Actually, I did catch the start of "Tonight's the Night" - After "101 Ways ..." I went out to make a coffee and then came back in just as Captain Jack Harkness was singing "Tonight's Gonna Be A Good Night" - I managed to get to the remote control just in time to terminate the show before the vomit came...

:0)

Cheers

PM

Kath Lockett said...

PlasMan, I'm partly with you - even though I don't see the movies, buy their albums or wear their clothes, I do know who these Mental Pgymies are because....

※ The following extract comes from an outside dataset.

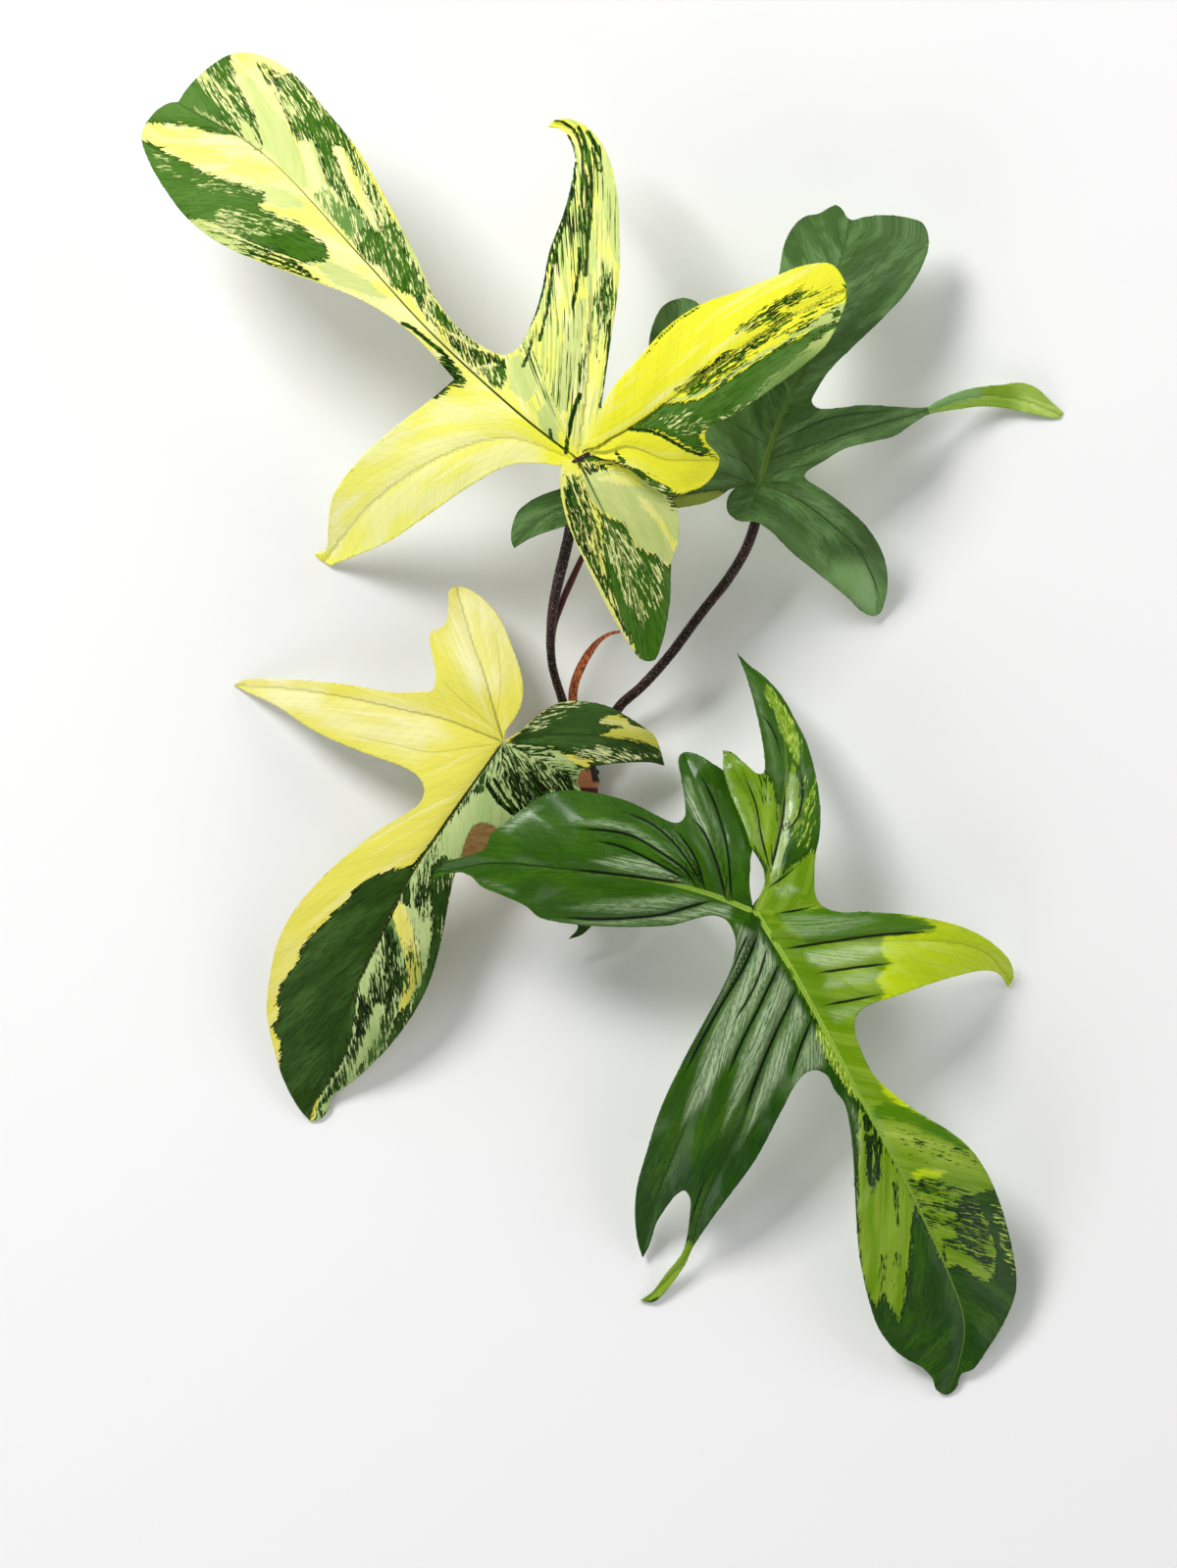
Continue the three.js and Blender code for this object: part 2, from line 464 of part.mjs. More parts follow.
// Lower right leaf, glossy, with six lobes and two curled tips
const lowerRightLeaf = {
  outline: [
    [59.1, -21.2, CORNER], [58.1, -15], [58.2, -8], [58.2, -3], [56.3, 4.3], [52.6, 13.6],
    [50.6, 18.5], [49.2, 23], [44.5, 27.8], [38.7, 30.8], [35.3, 30.8], [33.9, 29], [35, 21.6],
    [36.2, 13], [36, 9], [34.3, 7.2], [31.5, 7.2], [26.3, 9.6], [16.9, 14.2], [6.7, 16.9], [-2.8, 18],
    [-10.8, 16.9], [-18, 12.5], [-24.6, 7.4], [-30.2, 3, CORNER], [-31.8, -1.7], [-37, -4],
    [-44.2, -6], [-48.5, -9.5], [-49.8, -12.3, CORNER], [-45.6, -10.6], [-40, -9.8], [-36.5, -11.3],
    [-33, -14.6], [-26.7, -17.3], [-18, -21.3], [-13.7, -24.9], [-8, -26.5], [4, -28], [18, -28.4],
    [32, -27.7], [40, -25.5], [45.5, -24.5], [50, -26], [52.5, -30], [53.4, -35], [52, -42],
    [48.8, -49.3], [42.8, -60.4], [34.7, -75.4], [27.9, -89.9], [23.2, -104.4], [19.7, -117.3],
    [19.1, -127], [20.2, -136], [21.7, -140.8, CORNER], [24, -136.5], [26.4, -129], [29.5, -124],
    [33.4, -119.2], [36, -117.9], [37.8, -120.5], [37.6, -128], [36.4, -135.5], [35, -139.5],
    [29.6, -146.3], [25, -152.5], [20.7, -155.3, CORNER], [25.3, -155.9], [31.3, -150], [36.2, -143],
    [38.6, -137.6], [44.1, -129.2], [52.6, -117.7], [60.3, -107], [68.9, -90.8], [74, -81.4],
    [77.5, -77.8], [81, -77.1], [84.5, -79], [87, -83.9], [90.1, -87.9], [92.3, -97], [93.5, -110],
    [94.2, -125], [95.4, -140], [98.7, -155.7], [102.3, -165.5], [109, -173.6], [117, -178.4],
    [120.2, -181.8], [121.5, -185.6], [125.3, -187.4], [128.3, -185], [130, -180.3], [133.8, -178.8],
    [138.6, -172.3], [145.3, -161.1], [148.6, -151], [147.6, -139.5], [144, -125.1], [139.5, -113.5],
    [133.2, -104], [125.1, -97.3], [116.2, -91.9], [107.6, -85.6], [100.5, -78.9], [96.4, -71.3],
    [93.8, -63.5], [94.6, -58.3], [99, -54.8], [107, -52.1], [117.9, -48.2], [129.5, -44.7],
    [137.2, -43.2], [142.5, -44], [144.9, -47], [145.8, -48.8, CORNER], [147.5, -46], [146.8, -40.6],
    [141.8, -34.9], [133.3, -29.6], [124.1, -26.6], [112, -24.3], [98, -23.3], [88, -23.2],
    [82.5, -21], [80.4, -17.5], [80.1, -10], [80.4, -4], [81.8, 2.8], [82, 12], [81, 20.5],
    [77.6, 33.6], [73.3, 42.4], [68.7, 50.4], [62.6, 57.1], [58, 60.5], [53.7, 64.8, CORNER],
    [56.4, 58.5], [59.5, 48.2], [62.3, 35.5], [63.3, 27.5], [62.8, 24], [60.9, 23.7], [56.4, 27.2],
    [51.5, 31.2], [48.9, 31.6, CORNER], [50.2, 24.7], [53, 16], [57.6, 5], [59.9, -2.6], [62.9, -9.1],
    [63.4, -12.5], [61.8, -17.2],
  ],
  heights: [
    [59.8, -23, 48], [44, -17, 52], [30, -14, 55], [10, -10.5, 55], [-10, -8, 52], [-30, -6.5, 48],
    [-49, -11.5, 41], [-14, 15, 47], [2, 17, 47], [20, 12, 49], [33, 8, 49], [-13, -24, 44],
    [15, -28, 46], [35, -27, 48], [47, -3, 50], [43, 12, 45], [38, 27, 38], [55, 8, 45], [51, 19, 41],
    [63, -14, 49], [67, 0, 49], [70, 15, 46], [71, 30, 40], [66, 48, 28], [54, 64.5, 14], [54, 22, 45],
    [50, 31, 42], [80, -33, 47], [100, -34, 42], [120, -34, 32], [135, -36, 20], [145, -43, 6],
    [145.8, -48.6, 0.6], [90, -23.5, 46], [115, -48.5, 36], [73, -44, 47], [85, -66, 44], [95, -85, 42],
    [107, -107, 38], [117, -127, 30], [126, -147, 20], [132, -166, 9], [125.3, -187.3, 0.6],
    [94, -120, 28], [98, -152, 16], [110, -174, 6], [148, -148, 12], [140, -115, 28], [120, -94.5, 38],
    [98.7, -75.8, 43], [57, -40, 46], [50, -60, 42], [44, -80, 37], [37, -100, 29], [29, -118, 18],
    [21.7, -140, 3], [45, -120, 22], [38, -135, 11], [28, -151, 3], [20.8, -155.4, 0.6], [70, -88, 36],
    [56, -112, 26], [80, -78, 43],
  ],
  ribs: [
    [[60, -23], [73, -44], [85, -66], [95, -85], [107, -107], [117, -127], [126, -147], [132, -164]],
    [[58, -22.5], [44, -17], [30, -13.5], [10, -10.5], [-10, -8], [-30, -6.7], [-47, -9.5]],
    [[51, -19.5], [47.5, -6], [44.5, 6], [40, 18], [36.5, 28]],
    [[60.5, -22], [64, -14], [66, -2], [69, 12], [70.5, 28], [67, 46], [56, 62]],
    [[64, -14], [61.5, 4], [57, 18], [50, 30]],
    [[66, -32], [85, -33.5], [105, -33], [125, -33.5], [138, -37], [146, -46]],
    [[61, -26], [57, -42], [49, -62], [42, -82], [34, -102], [26, -122], [22, -138]],
    [[72, -44], [66, -66], [59, -86], [50, -106], [42, -124], [37, -140], [24, -154]],
  ],
};

const group = new THREE.Group();

function addPiece(name, geometry, color, roughness) {
  const material = new THREE.MeshStandardMaterial({ color, roughness, metalness: 0 });
  const mesh = new THREE.Mesh(geometry, material);
  mesh.name = name;
  group.add(mesh);
}

// Stem: a thick shoot with a swelling at each node, which tapers to its growing tip
const stemPath = [
  [1, -16, STEM_AXIS_HEIGHT], [0, 0, STEM_AXIS_HEIGHT], [0, 18, STEM_AXIS_HEIGHT],
  [-1, 34, STEM_AXIS_HEIGHT],
];
const stemTip = [-3, 46, STEM_AXIS_HEIGHT + 1];
const stemSwelling = [0.94, 1, 1.1, 0.99, 1.1, 0.98, 1.08, 0.92, 0.96, 0.7, 0.34];

function stemBody(clearance) {
  const path = [...stemPath, [stemTip[0], stemTip[1] + 2 * clearance, stemTip[2]]];
  return sweep(path, 20, (t) => roundSection(STEM_RADIUS * along(stemSwelling, t) + clearance));
}

// Short aerial roots that lean down from the stem's sides
const aerialRootPaths = [
  [[3, 3, 5], [7.5, 5, 3.8], [11, 3.5, 2]],
  [[-3, -5, 5], [-7.5, -4, 3.6], [-11, -6, 1.8]],
  [[3, 25, 5], [7.5, 24, 4], [10, 22, 2]],
];

function aerialRoot(path) {
  return sweep(path, 4, (t) => roundSection(AERIAL_ROOT_RADIUS * (1 - AERIAL_ROOT_TAPER * t)));
}

// Block under the surface, which cuts the stem's underside flat
function blockBelowSurface() {
  const [width, length, depth] = [60, 120, 20];
  const block = new THREE.BoxGeometry(width, length, depth).translate(0, stemPath[2][1], -depth / 2);
  block.deleteAttribute('normal');
  block.deleteAttribute('uv');
  return mergeVertices(block);
}

function buildStem() {
  const rooted = aerialRootPaths.reduce(
    (stem, path) => stem.add(toManifold(aerialRoot(path))),
    toManifold(stemBody(0)),
  );
  return fromManifold(rooted.subtract(toManifold(blockBelowSurface())));
}

addPiece('stem', buildStem(), 0x5a5a2c, 0.7);

// Leaf blades
const upperLeftPlan = bladePlan(upperLeftLeaf);
const upperRightPlan = bladePlan(upperRightLeaf);
const leftPlan = bladePlan(leftLeaf);
const lowerRightPlan = bladePlan(lowerRightLeaf);

function bladeBody(leaf, plan) {
  return bladeSheet(leaf, plan, BLADE_THICKNESS / 2, BLADE_THICKNESS / 2);
}

addPiece('leaf_upper_left', bladeBody(upperLeftLeaf, upperLeftPlan), 0xd9dc5a, 0.45);
addPiece('leaf_upper_right', bladeBody(upperRightLeaf, upperRightPlan), 0x3f6a31, 0.5);
addPiece('leaf_left', bladeBody(leftLeaf, leftPlan), 0xcfcf4e, 0.5);
addPiece('leaf_lower_right', bladeBody(lowerRightLeaf, lowerRightPlan), 0x3a7a1c, 0.3);

// Leaf stalks: each leaves the stem and ends under its blade, where the blade's ribs meet
const upperLeftStalkPath = [
  [-2, 38, 7], [-6, 50, 14], [-8.9, 60, 21], [-9.6, 70, 28], [-8.8, 80, 34], [-6.8, 90, 39.5],
  [-4.4, 100, 43], [-2.6, 109, 46.5], [-2.2, 116.5, 49.5], [-2.6, 122.8, 55.5], [-3.6, 128.5, 68],
  [-5, 134, 84],
];
const upperRightStalkPath = [
  [1.5, 24, 6.2], [6, 31, 8.5], [10, 39, 10.5], [13.8, 46.5, 12.5], [21.5, 53.5, 15.5],
  [30.5, 63.5, 18.5], [41, 77.5, 23], [51.5, 91, 27.5], [57, 100.5, 30], [60, 109, 32.5],
  [62, 117, 35.5], [63.5, 124, 42.5],
];
const leftStalkPath = [[-1, 10, 6.2], [-8, 15, 11], [-15, 21, 19], [-22, 27, 28], [-28.5, 31.5, 39]];
const lowerRightStalkPath = [
  [1, 6, 6.2], [8, 4, 9], [18, -1, 16], [30, -8, 26], [42, -15, 35], [52, -21, 42], [62, -25.5, 49],
];
const evenStalk = [1, 1];
const slenderStalk = [0.95, 0.8, 0.85, 1.05, 1.08, 1.08, 1.08];

function stalkBody(path, thickness, clearance) {
  const steps = Math.round(path.length * 1.5);
  return sweep(path, steps, (t) => roundSection(STALK_RADIUS * along(thickness, t) + clearance));
}

// A stalk's upper end is cut to the underside of its blade by a thicker sheet on the blade's plan
function buildStalk(path, thickness, leaf, plan) {
  const blade = bladeSheet(leaf, plan, 2 * STALK_RADIUS, BLADE_THICKNESS / 2 + TOUCHING_GAP);
  return cutAway(stalkBody(path, thickness, 0), [stemBody(TOUCHING_GAP), blade]);
}

const STALK_COLOR = 0x3a1512;
addPiece(
  'stalk_upper_left',
  buildStalk(upperLeftStalkPath, slenderStalk, upperLeftLeaf, upperLeftPlan),
  STALK_COLOR,
  0.6,
);
addPiece(
  'stalk_upper_right',
  buildStalk(upperRightStalkPath, evenStalk, upperRightLeaf, upperRightPlan),
  STALK_COLOR,
  0.6,
);
addPiece('stalk_left', buildStalk(leftStalkPath, evenStalk, leftLeaf, leftPlan), STALK_COLOR, 0.6);
addPiece(
  'stalk_lower_right',
  buildStalk(lowerRightStalkPath, evenStalk, lowerRightLeaf, lowerRightPlan),
  STALK_COLOR,
  0.6,
);

// New leaf spear: still rolled up, it runs under the upper left stalk and then leans away from it
const spearPath = [
  [-4.3, 45.8, 8.2], [-7.6, 55, 14], [-9.2, 63, 19.5], [-8.8, 73, 26], [-6.2, 81, 30], [-3.2, 88, 33.5],
  [0.5, 96, 37], [5, 105.5, 41],
];
const spearThickness = [0.9, 1, 1, 1, 1, 0.95, 0.8, 0.3];

function buildSpear() {
  const body = sweep(spearPath, 14, (t) => roundSection(SPEAR_RADIUS * along(spearThickness, t)));
  const stalk = stalkBody(upperLeftStalkPath, slenderStalk, TOUCHING_GAP);
  return cutAway(body, [stemBody(TOUCHING_GAP), stalk]);
}

addPiece('new_leaf_spear', buildSpear(), 0x4a1c16, 0.55);

// Dry strap sheath: a curled red-brown remnant that stands up from the stem
const strapPath = [
  [1.5, 32, 12.2], [0, 40, 17], [-2, 48.5, 21.5], [-1.5, 54, 24.5], [1, 60.5, 28], [4, 65.5, 30.5],
  [7, 69, 32], [10.5, 71.2, 33], [14, 72, 33.5],
];
const strapWidths = [0.9, 0.95, 1, 1, 1, 1, 0.9, 0.5, 0.3];

function buildStrap() {
  const body = sweep(strapPath, 16, (t) =>
    stripSection(STRAP_HALF_WIDTH * along(strapWidths, t), STRAP_THICKNESS, 0.25));
  return cutAway(body, [stemBody(TOUCHING_GAP)]);
}

addPiece('dry_strap_sheath', buildStrap(), 0x7a3d22, 0.7);

// Dry papery sheath: a broad tan remnant that spreads from the stem under the left leaf's notch
const paperPath = [[-4, 4, 8], [-11, 4, 11.5], [-20, 3.5, 16], [-30, 2, 20], [-43, -2, 23.5]];
const paperWidths = [0.45, 0.85, 1, 1, 0.9, 0.35];

function buildPaperSheath() {
  const body = sweep(paperPath, 10, (t) =>
    stripSection(PAPER_HALF_WIDTH * along(paperWidths, t), PAPER_THICKNESS, 1.8));
  return cutAway(body, [stemBody(TOUCHING_GAP)]);
}

addPiece('dry_papery_sheath', buildPaperSheath(), 0xa86f4a, 0.8);

export default group;
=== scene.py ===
import math

import bmesh
import bpy
import numpy as np
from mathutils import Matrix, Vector, noise


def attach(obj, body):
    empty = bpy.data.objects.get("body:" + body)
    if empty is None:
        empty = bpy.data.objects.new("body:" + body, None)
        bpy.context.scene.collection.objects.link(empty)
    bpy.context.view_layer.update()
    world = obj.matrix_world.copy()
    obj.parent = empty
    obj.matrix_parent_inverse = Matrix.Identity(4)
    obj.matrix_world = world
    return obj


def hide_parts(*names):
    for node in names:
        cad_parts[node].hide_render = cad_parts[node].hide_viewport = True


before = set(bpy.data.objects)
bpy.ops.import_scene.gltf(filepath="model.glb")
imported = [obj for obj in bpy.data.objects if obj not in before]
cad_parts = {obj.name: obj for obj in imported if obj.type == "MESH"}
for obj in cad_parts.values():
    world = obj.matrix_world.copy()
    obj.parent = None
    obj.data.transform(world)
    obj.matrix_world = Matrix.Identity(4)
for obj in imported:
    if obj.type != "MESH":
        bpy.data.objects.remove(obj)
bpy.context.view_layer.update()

# Stem: a short thick shoot, olive green under brown papery rings, with an old leaf scar at each node.
# It grew as one piece, was cut at its lower end and tapers to its growing tip. Plan points are in
# millimetres, as they look from the eye, and so is every list of points in this file.
MM = 0.001
EYE = Vector((3.3, 20.2, 2500.0))
STEM_RADIUS = 6.6
STEM_AXIS_HEIGHT = 6.2
STEM_LINE = [
    (1, -16, STEM_AXIS_HEIGHT), (0, 0, STEM_AXIS_HEIGHT), (0, 18, STEM_AXIS_HEIGHT),
    (-1, 34, STEM_AXIS_HEIGHT), (-3, 46, STEM_AXIS_HEIGHT + 1),
]
STEM_SWELLING = [0.94, 1, 1.1, 0.99, 1.1, 0.98, 1.08, 0.92, 0.96, 0.7, 0.34]
STEM_NODES = [0.2, 0.4, 0.6, 0.8]
NODE_WIDTH = 1.3
FLOOR_GAP = 0.02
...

.....I derive huge entertainment from reading about them on the internet. It's free comedy!

Plastic Mancunian said...

G'Day Kath,

"Mental pygmies" - I love it.

Maybe I should get back into the cult of celebrity - it might vomit up a few more blog post ideas ...

:0)

Cheers

PM

River said...

Agony Aunt letters are totally faked. They'd have to be. anyone writing with a problem would die of old age before the letter was printed, if the statistics of millions of letters are to be believed.
Tabloids and Soaps are trash, so you're not "out of touch", you've matured.

Plastic Mancunian said...

Hi River,

I am convinced that we are both right about Agony Aunts - in fact I am so convinced I'm seriously tempted to prove it somehow.

:0)

Cheers

PM

stevebethere from bethere2day said...

Your post cracked me up and i got to admit i think exactly like you wrote your post pmfsl.

I get so angry having people that i couldn't give two hoots about thrust in me face everytime i open a paper or turn the TV on.

It has always puzzled me why these tabloids seem to think everyone wants to constantly read about dislikeable celebrities ie: "i dont care whether Katie Price has quit pop music" pmsl

As the programmes go i gave up on "101 ways to bore the hell out of you" after the first episode there is only so many ways you can watch someone fall into water.

I am guilty of watching Corrie though hate Eastenders yet i am a Londoner lol.

Great read thanks for the laugh this morning.

Plastic Mancunian said...

Hi Steve,

Great minds think alike :0)

I used to watch ALL soaps - Corrie, Eastenders and even Crossroads and Brookside - but I gave up in the 90's when I realised I had no life.